To survey the state of the PM SaaS market, I looked at a handful of these tools and also had an extended conversation with a key entrepreneur in this space, Avinoam Nowogrodski, CEO and Co-Founder of Clarizen.

It's a broad field

Most of the PM SaaS offerings cover the basic elements of PM: the management of programs, projects, tasks, resources, assignments, schedules, Gantt Charts, budgets, progress tracking, and reporting. The offerings add-on capabilities vary; the capabilities include time tracking, issue management, and risk management features.

Some companies, such as Daptiv, contain a complete application development environment for creating company-specific variations, such as building workflow to ensure that Daptiv conforms with existing project management office (PMO) methods. Other companies have more limited customization capabilities; while other companies have communities of partners performing professional services or developing program extensions.

Basecamp, which has more than three million users worldwide, is one of the success stories in this market. This Web-based project collaboration tool was developed by 37signals, a small Web design shop that, with the success of Basecamp, mutated from a Web-services firm to a software development team. A walk through of Basecamp's online tour demonstrates a cleanly designed, simple, and intuitive interface that offers the standard functions of the PM SaaS category, such as dashboard and milestone views, task lists, file repositories, alerts, and email features. Documents, such as scopes of work (SOW) or proposals, can be attached to specific projects.

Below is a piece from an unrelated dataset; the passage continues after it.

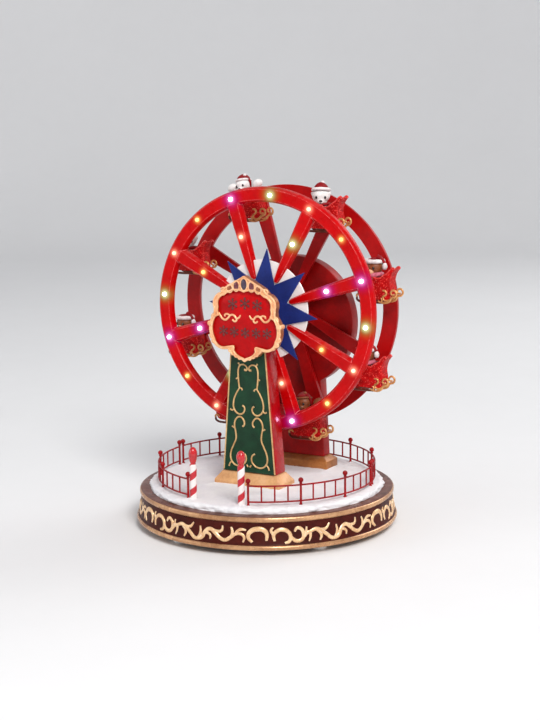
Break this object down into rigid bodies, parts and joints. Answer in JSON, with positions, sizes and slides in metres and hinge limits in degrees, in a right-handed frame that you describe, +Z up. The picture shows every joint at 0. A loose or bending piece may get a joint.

While most of the products offer similar basic functionality, each seem designed to fill a particular niche. For instance, 5pm seems more suited for smaller, project-by-project management, while Daptiv is designed for large organizations or services companies that are managing portfolios of projects and want to view and analyze across that portfolio. Daptiv also touts its speed to deployment, as documented by IT commentator and ZDNet blogger Phil Wainewright. Projecturf is by far the most elegant interface, in my view, with outstanding screen clarity and navigability.

Clarizen CEO's take on PM SaaS

Clarizen is very focused on the collaborative element of the cloud-hosted model. This isn't surprising, since Nowogrodski's previous project was SmarTeam, where his firm developed a collaborative design application, then sold the application and the firm to Dassault Systemes. Nowogrodski then served on Dassualt's Executive Management team.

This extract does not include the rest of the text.